I’d recommend Baseball Hacks to anyone who has ever hung around here (or other baseball analysis sites) and thought “I wish I could get detailed stats like those” but didn’t know where to start. If you want not just to digest baseball research but check it and tinker with it yourself, and you’re willing to get your hands dirty, this is your book. And the dirtier you’re willing to get, the more you can get out of it.
Here’s my quick-and-dirty summary of the book
Chapter 1, Basics of Baseball.
Baseball information is on the internet! Whee!
Chapter 2, Baseball Games from Past Years
This is good stuff: getting yourself databases with all kinds of past game stats, hooking it up, querying it… and this is where we start to get into the real work: using Perl makes an appearance. Still, it’s almost all database-and-SQL stuff, and isn’t that heavy – if you’re not scared of the word ‘database’ you’ll be fine.
Chapter 3, Stats from the Current Season
Noooow it starts to get heavy. Hack 25 is “Spider Baseball Sites for Data” for instance. Soon it’s into building and keeping current year stats updated.
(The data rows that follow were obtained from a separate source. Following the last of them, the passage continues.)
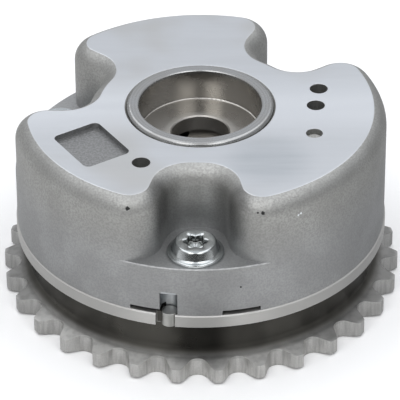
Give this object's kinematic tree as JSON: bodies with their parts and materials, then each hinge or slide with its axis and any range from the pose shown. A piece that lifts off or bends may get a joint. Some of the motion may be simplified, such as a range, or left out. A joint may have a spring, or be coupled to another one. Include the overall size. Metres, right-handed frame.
{
  "type": "cam phaser",
  "caption": "Hydraulic cam phaser: toothed chain wheel with a waisted neck, lobed cast housing with bolts in its valleys, and a vane rotor with a lock pin inside.",
  "frame": {"origin": "on the camshaft axis, in the plane of the chain wheel's rear face, which is the bottom of the part", "axes": "+Z along the camshaft axis towards the front of the engine, -Y towards the valley with the locating pin beside it, +X to the right of it"},
  "size_m": [0.094, 0.0938, 0.0465],
  "materials": {
    "cast_aluminium": "cast, with a ground front face",
    "sintered_steel": "sintered, turned flange and neck",
    "machined_steel": "machined",
    "hardened_steel": "ground",
    "zinc_plated_steel": "bright zinc plated",
    "spring_steel": "drawn wire and strip",
    "seal_polymer": "moulded"
  },
  "bodies": {
    "housing_assembly": {"sprocket": "sintered_steel", "housing": "cast_aluminium", "locating_pin": "hardened_steel", "lock_bush": "hardened_steel", "housing_bolt_front": "zinc_plated_steel", "housing_bolt_right": "zinc_plated_steel", "housing_bolt_left": "zinc_plated_steel", "shoe_seal_front": "seal_polymer", "shoe_seal_right": "seal_polymer", "shoe_seal_left": "seal_polymer", "shoe_seal_spring_front": "spring_steel", "shoe_seal_spring_right": "spring_steel", "shoe_seal_spring_left": "spring_steel"},
    "rotor_assembly": {"rotor": "machined_steel", "lock_spring_seat": "machined_steel", "lock_spring": "spring_steel", "tip_seal_right": "seal_polymer", "tip_seal_back": "seal_polymer", "tip_seal_left": "seal_polymer", "tip_seal_spring_right": "spring_steel", "tip_seal_spring_back": "spring_steel", "tip_seal_spring_left": "spring_steel"},
    "lock_pin_body": {"lock_pin": "hardened_steel"}
  },
  "joints": [
    {"name": "rotor_phase", "type": "hinge", "parent": "housing_assembly", "child": "rotor_assembly", "pos_m": [0, 0, 0.0275], "axis": [0, 0, 1], "range_deg": [-15, 15]},
    {"name": "lock_pin_slide", "type": "slide", "parent": "rotor_assembly", "child": "lock_pin_body", "axis": [0, 0, 1], "range_m": [0, 0.0012], "stiffness_N_per_m": 500, "springref_m": -0.01, "deforming": ["lock_spring"]}
  ]
}
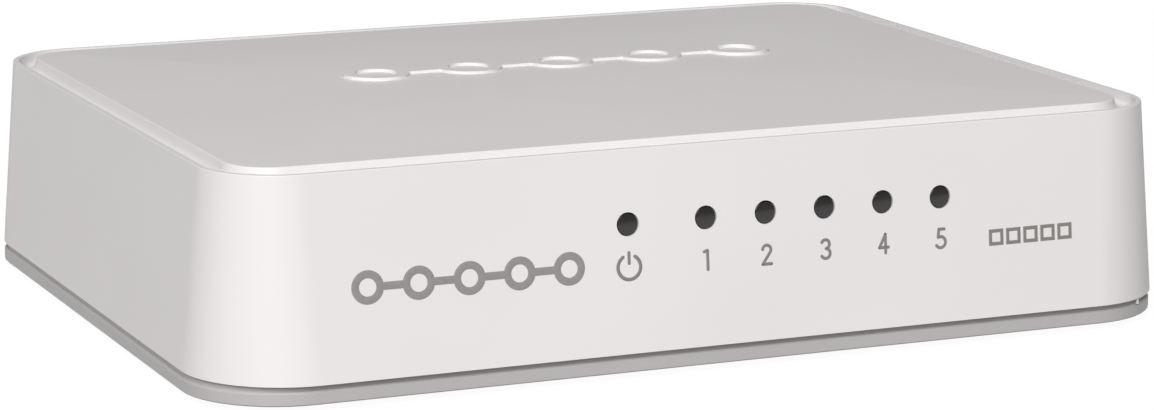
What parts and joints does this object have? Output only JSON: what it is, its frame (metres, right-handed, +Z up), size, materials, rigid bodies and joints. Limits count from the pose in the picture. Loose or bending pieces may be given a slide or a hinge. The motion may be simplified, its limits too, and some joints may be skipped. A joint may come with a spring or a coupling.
{
  "type": "desktop network switch",
  "caption": "Low white desktop network switch with a recessed moat around a crowned top, front indicator lenses, rear plug ports, a barrel power inlet and a grey base tray.",
  "frame": {"origin": "middle of the footprint, on the surface the rubber feet stand on", "axes": "+X along the long side, -Y towards the indicator side, +Y towards the port side, +Z up"},
  "size_m": [0.1214, 0.0964, 0.0274],
  "materials": {
    "shell_white": "fine satin moulding",
    "tray_grey": "satin moulding",
    "foot_rubber": "matt",
    "screw_steel": "zinc plated",
    "label_foil": "satin foil",
    "board_mask": "solder mask",
    "chip_black": "moulding compound",
    "pad_grey": "soft pad",
    "sink_aluminium": "anodised",
    "magnetics_black": "potted case",
    "crystal_can": "nickel",
    "capacitor_sleeve": "shrink sleeve",
    "ferrite": "pressed",
    "lens_smoked": "polished",
    "diode": "clear epoxy",
    "holder_black": "matt",
    "jack_black": "matt moulding",
    "contact_gold": "gold flashed",
    "inlet_black": "matt moulding",
    "inlet_nickel": "nickel plated"
  },
  "bodies": {
    "case": {"base_tray": "tray_grey", "board_screw_1": "screw_steel", "board_screw_2": "screw_steel", "board_screw_3": "screw_steel", "board_screw_4": "screw_steel", "capacitor_input": "capacitor_sleeve", "capacitor_output": "capacitor_sleeve", "case_screw_front_left": "screw_steel", "case_screw_front_right": "screw_steel", "case_screw_rear_left": "screw_steel", "case_screw_rear_right": "screw_steel", "crystal": "crystal_can", "dc_inlet_housing": "inlet_black", "dc_inlet_pin": "inlet_nickel", "dc_inlet_spring": "inlet_nickel", "flash_chip": "chip_black", "foot_front_left": "foot_rubber", "foot_front_right": "foot_rubber", "foot_rear_left": "foot_rubber", "foot_rear_right": "foot_rubber", "heat_sink": "sink_aluminium", "jack_housing": "jack_black", "led_port_1": "diode", "led_port_2": "diode", "led_port_3": "diode", "led_port_4": "diode", "led_port_5": "diode", "led_power": "diode", "light_guide_holder": "holder_black", "light_guide_port_1": "lens_smoked", "light_guide_port_2": "lens_smoked", "light_guide_port_3": "lens_smoked", "light_guide_port_4": "lens_smoked", "light_guide_port_5": "lens_smoked", "light_guide_power": "lens_smoked", "magnetics_1": "magnetics_black", "magnetics_2": "magnetics_black", "magnetics_3": "magnetics_black", "magnetics_4": "magnetics_black", "magnetics_5": "magnetics_black", "pcb": "board_mask", "power_inductor": "ferrite", "rating_label": "label_foil", "regulator_ic": "chip_black", "switch_ic": "chip_black", "thermal_pad": "pad_grey", "top_shell": "shell_white"},
    "contacts_1": {"port_contacts_1": "contact_gold"},
    "contacts_2": {"port_contacts_2": "contact_gold"},
    "contacts_3": {"port_contacts_3": "contact_gold"},
    "contacts_4": {"port_contacts_4": "contact_gold"},
    "contacts_5": {"port_contacts_5": "contact_gold"}
  },
  "joints": [
    {"name": "contact_flex_1", "type": "hinge", "parent": "case", "child": "contacts_1", "pos_m": [-0.02, 0.043, 0.01135], "axis": [1, 0, 0], "range_deg": [0, 14], "stiffness_Nm_per_rad": 0.2},
    {"name": "contact_flex_2", "type": "hinge", "parent": "case", "child": "contacts_2", "pos_m": [-0.006, 0.043, 0.01135], "axis": [1, 0, 0], "range_deg": [0, 14], "stiffness_Nm_per_rad": 0.2},
    {"name": "contact_flex_3", "type": "hinge", "parent": "case", "child": "contacts_3", "pos_m": [0.008, 0.043, 0.01135], "axis": [1, 0, 0], "range_deg": [0, 14], "stiffness_Nm_per_rad": 0.2},
    {"name": "contact_flex_4", "type": "hinge", "parent": "case", "child": "contacts_4", "pos_m": [0.022, 0.043, 0.01135], "axis": [1, 0, 0], "range_deg": [0, 14], "stiffness_Nm_per_rad": 0.2},
    {"name": "contact_flex_5", "type": "hinge", "parent": "case", "child": "contacts_5", "pos_m": [0.036, 0.043, 0.01135], "axis": [1, 0, 0], "range_deg": [0, 14], "stiffness_Nm_per_rad": 0.2}
  ]
}
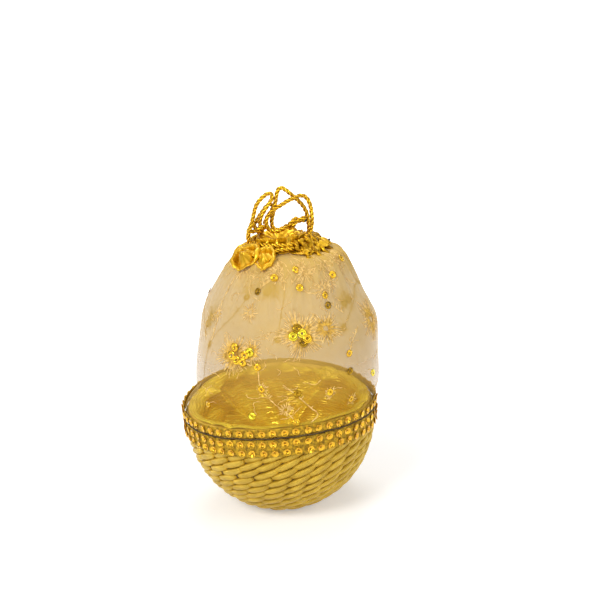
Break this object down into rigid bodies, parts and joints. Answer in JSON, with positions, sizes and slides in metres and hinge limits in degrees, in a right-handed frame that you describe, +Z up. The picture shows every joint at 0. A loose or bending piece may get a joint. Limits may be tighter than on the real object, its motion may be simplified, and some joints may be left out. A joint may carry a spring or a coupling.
{
  "type": "potli bag",
  "caption": "Round drawstring pouch with a woven basket base and a gathered sheer top, closed by two twisted cords.",
  "frame": {"origin": "centre of the flat base", "axes": "+Z up through the neck, -Y towards the viewer, +X to the viewer's right"},
  "size_m": [0.1618, 0.1588, 0.26],
  "materials": {
    "woven_strip": "gold tissue on flat strips",
    "net_pad": "matt net",
    "tissue_lining": "crinkled gold tissue",
    "organza": "sheer",
    "gold_trim": "cup sequins on net",
    "dark_thread": "matt",
    "satin": "glossy satin",
    "twisted_cord": "two-ply twist with a soft shine",
    "sequin_gold": "metallised",
    "embroidery": "silky thread"
  },
  "bodies": {
    "root": {"basket_bowl": "woven_strip", "rim_pad": "net_pad", "bowl_lining": "tissue_lining", "sheer_bag": "organza", "trim_upper": "gold_trim", "trim_lower": "gold_trim", "seam_thread": "dark_thread", "satin_band": "satin", "cord_ring_left": "twisted_cord", "cord_ring_right": "twisted_cord", "strand_left_front": "twisted_cord", "strand_left_back": "twisted_cord", "strand_right_front": "twisted_cord", "strand_right_back": "twisted_cord", "knot_right": "twisted_cord", "knot_left": "twisted_cord", "sequin_01": "sequin_gold", "sequin_02": "sequin_gold", "sequin_03": "sequin_gold", "sequin_04": "sequin_gold", "sequin_05": "sequin_gold", "sequin_06": "sequin_gold", "sequin_07": "sequin_gold", "sequin_08": "sequin_gold", "sequin_09": "sequin_gold", "sequin_10": "sequin_gold", "sequin_11": "sequin_gold", "sequin_12": "sequin_gold", "sequin_13": "sequin_gold", "sequin_14": "sequin_gold", "sequin_15": "sequin_gold", "sequin_16": "sequin_gold", "sequin_17": "sequin_gold", "sequin_18": "sequin_gold", "sequin_19": "sequin_gold", "sequin_20": "sequin_gold", "sequin_21": "sequin_gold", "sequin_22": "sequin_gold", "sequin_23": "sequin_gold", "sequin_24": "sequin_gold", "sequin_25": "sequin_gold", "sequin_26": "sequin_gold", "flower_left": "embroidery", "flower_front": "embroidery", "flower_right": "embroidery", "flower_back_right": "embroidery", "flower_back": "embroidery", "flower_back_left": "embroidery"}
  },
  "joints": []
}
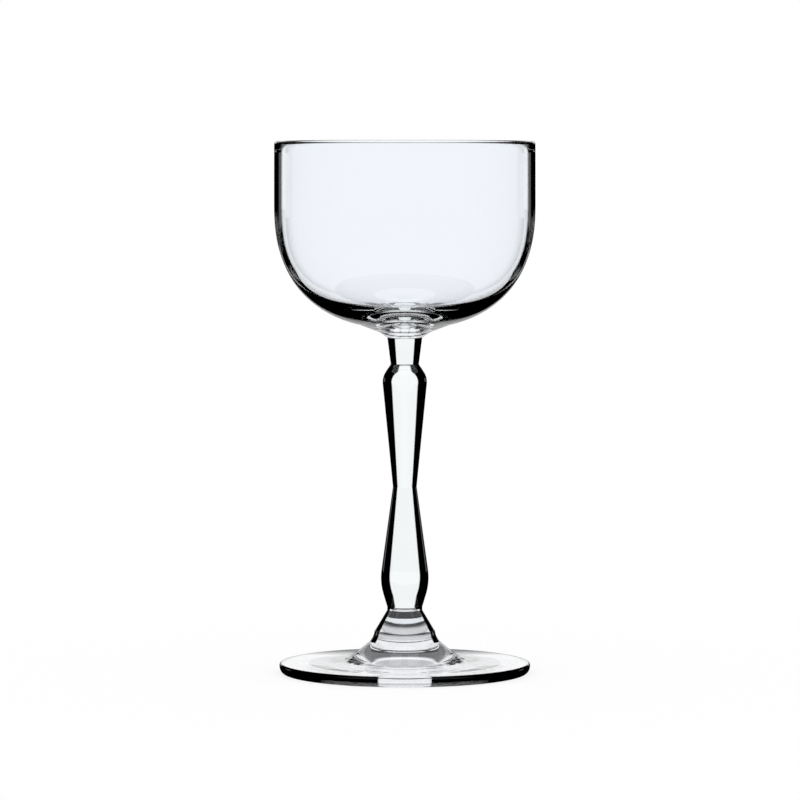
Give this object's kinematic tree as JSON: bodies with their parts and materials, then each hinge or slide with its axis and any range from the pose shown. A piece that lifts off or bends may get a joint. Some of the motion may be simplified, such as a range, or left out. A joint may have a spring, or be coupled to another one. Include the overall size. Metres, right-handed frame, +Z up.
{
  "type": "nick and nora glass",
  "caption": "Small stemmed cocktail glass with a deep rounded bowl, a round baluster stem and a flat disc foot with a stepped collar.",
  "frame": {"origin": "middle of the foot's underside, on the surface that the glass stands on", "axes": "+Z up along the axis of the glass; +X and +Y are any two directions across it, because the glass is round"},
  "size_m": [0.0734, 0.0734, 0.15],
  "materials": {
    "bowl_glass": "fire-polished clear soda-lime glass",
    "stem_glass": "fire-polished clear soda-lime glass",
    "foot_glass": "fire-polished clear soda-lime glass"
  },
  "bodies": {
    "root": {"bowl": "bowl_glass", "stem": "stem_glass", "foot": "foot_glass"}
  },
  "joints": []
}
Chapter 4, Visualize Baseball Statistics
This is cool stuff, and instead of being programming/technical heavy, it’s much more into statistical analysis and visualization.
Chapter 5, Formulas
How to calculate a bunch of stats.
Chapter 6, Sabermetric Thinking
This is where you’d think things get interesting, and that’s kinda true. Here it’s about how to use the data you’re getting to look for good stuff. I disagree with how he goes about some of it (Hack 64, on clutch hitting, specifically) but it is good to see what kind of things the data can offer you.
Then there’s some fantasy stuff, which I’m sure would be great if you were interested in using your newfound data to try and find some crazy advantage. I skipped it, because that’s not me at all. And really, when Baseball Prospectus has a pretty good budgeting-and-forecasting thing, it seems a little pointless.
So what can this all get you? If you’re interested in historical baseball stats, and know or are willing to learn a little bit about databases, it’s a nice walkthrough from getting a freely available database of historical stats (The Baseball Archive) and setting it up nicely so you can do cool stuff. From there, well… even I don’t get into the kind of data-scraping that’s in here: I’d rather put up with ESPN’s ads and use their splits, or build it out of Retrosheet box scores the hard way, or whatever. And I’m fairly technical and willing to tinker with this stuff. Some of the more advanced stuff seems geared towards someone with fair technical skills who wants to tinker with both baseball data and with building thier own framework, rather get started in baseball analysis.
I will say that there’s a lot of value in having access to even a nice historical database of raw stats: I find myself pawing around it all the time, looking for interesting stuff that ends up a throwaway reference in a piece here.
So this is a book where if you’re looking to get a lot more technical and want to do a lot more research independently, you’re going to dig it. If you’d just like to be able to baseball-reference-y things, that part’s fairly easy too, and I’ve found it quite rewarding.
However, it’s not about baseball, or really about baseball statistics, or anything. It’s about (as you’d guess from the title), using computers and freely available data to hack stuff together.
Anyway, I hope this helps determine whether it’ll be a good book for you or not. check it out if that sounds interesting.